# Using a looper in a live band situation



## JHarasym (Mar 27, 2007)

I have no experience with a looper but am wondering if anyone has tried this.
I'm thinking in a trio situation of laying down a rhythm track and then playing a solo over it.
Can the recorded loop be started easily in time with the drummer?


----------



## Budda (May 29, 2007)

So long as you practice you'll be fine. Theres many artists who use live looping. I think theres a reverb article on it.


----------



## DaddyDog (Apr 21, 2017)

I find it very difficult to be accurate with the timing. Good luck and practice!


----------



## Guest (Jun 25, 2018)

Seen this gentleman in Kitchener.
Solo act. Drum machine, the works.


----------



## JBFairthorne (Oct 11, 2014)

From what I understand it's ALL about your ability to hit the pedal IN TIME, at the right time. Master that so you can do it right every time and you're good to go.


----------



## Budda (May 29, 2007)

Look up my buddy jean paul de roover. Dude's a loop beast.


----------



## Wardo (Feb 5, 2010)

Yeah stopping the loop on 1 so it can keep repeating works better when I don’t think about it.


----------



## BSTheTech (Sep 30, 2015)

Lots using it. From local pub guys to the late Chris Cornell and that chubby red headed English guy whose name I can never remember.


----------



## Dorian2 (Jun 9, 2015)

Definitely timing and practice. A buddy of mine does it seamlessly with drum machines, Bass, guitar and vocals using a mixer. He even had a keyboard involved at one point on top of all that. Pretty much like that video above actually. It's crazy cool when you can do it really well.


----------



## BSTheTech (Sep 30, 2015)

BSTheTech said:


> Lots using it. From local pub guys to the late Chris Cornell and that chubby red headed English guy whose name I can never remember.


Ed Sheeran!


----------



## Dorian2 (Jun 9, 2015)

BSTheTech said:


> Ed Sheeran!


The modern day guitar god for some kids. HELP! lol


----------



## jayoldschool (Sep 12, 2013)

Some will laugh, but the best looping musicians I have seen have been on cruise ships. Rythym, fills, lead, percussion, harmonica, beat boxing... amazing stuff. Takes a talented solo artist to set up a PA, a mic, a looper, and a guitar in front of a few dozen people and be perfect for an hour set.


----------



## cboutilier (Jan 12, 2016)

I'm terrified to try it live. I like a rhythm section that can react in real time.


----------



## Budda (May 29, 2007)

cboutilier said:


> I'm terrified to try it live.
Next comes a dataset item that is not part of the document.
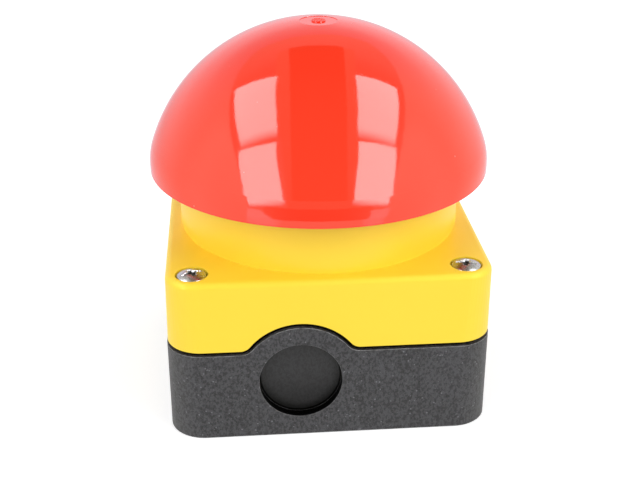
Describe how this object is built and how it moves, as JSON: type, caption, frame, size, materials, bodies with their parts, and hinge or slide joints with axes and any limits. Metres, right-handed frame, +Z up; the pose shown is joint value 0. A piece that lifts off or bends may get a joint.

I like a rhythm section that can react in real time.


Just dont screw up


----------



## JHarasym (Mar 27, 2007)

I have seen plenty of solo artists using loopers, but have yet to see one in a band context.


----------



## Hamstrung (Sep 21, 2007)

I've only used mine to queue certain effects like the air raid siren at the beginning of War Pigs. I'd imagine if you were to use it in a band setting for anything rhythmic everyone would have to have impeccable timing.


----------



## isoneedacoffee (Oct 31, 2014)

Check this out... It's really impressive. The looping starts at about 3 minutes. I think Cornell uses a Digitech JamMan


----------



## bzrkrage (Mar 20, 2011)

I saw Dany Michel live a few years back at the Black Sheep doing his looper thing.
Here he is doing “Billie Jean”


----------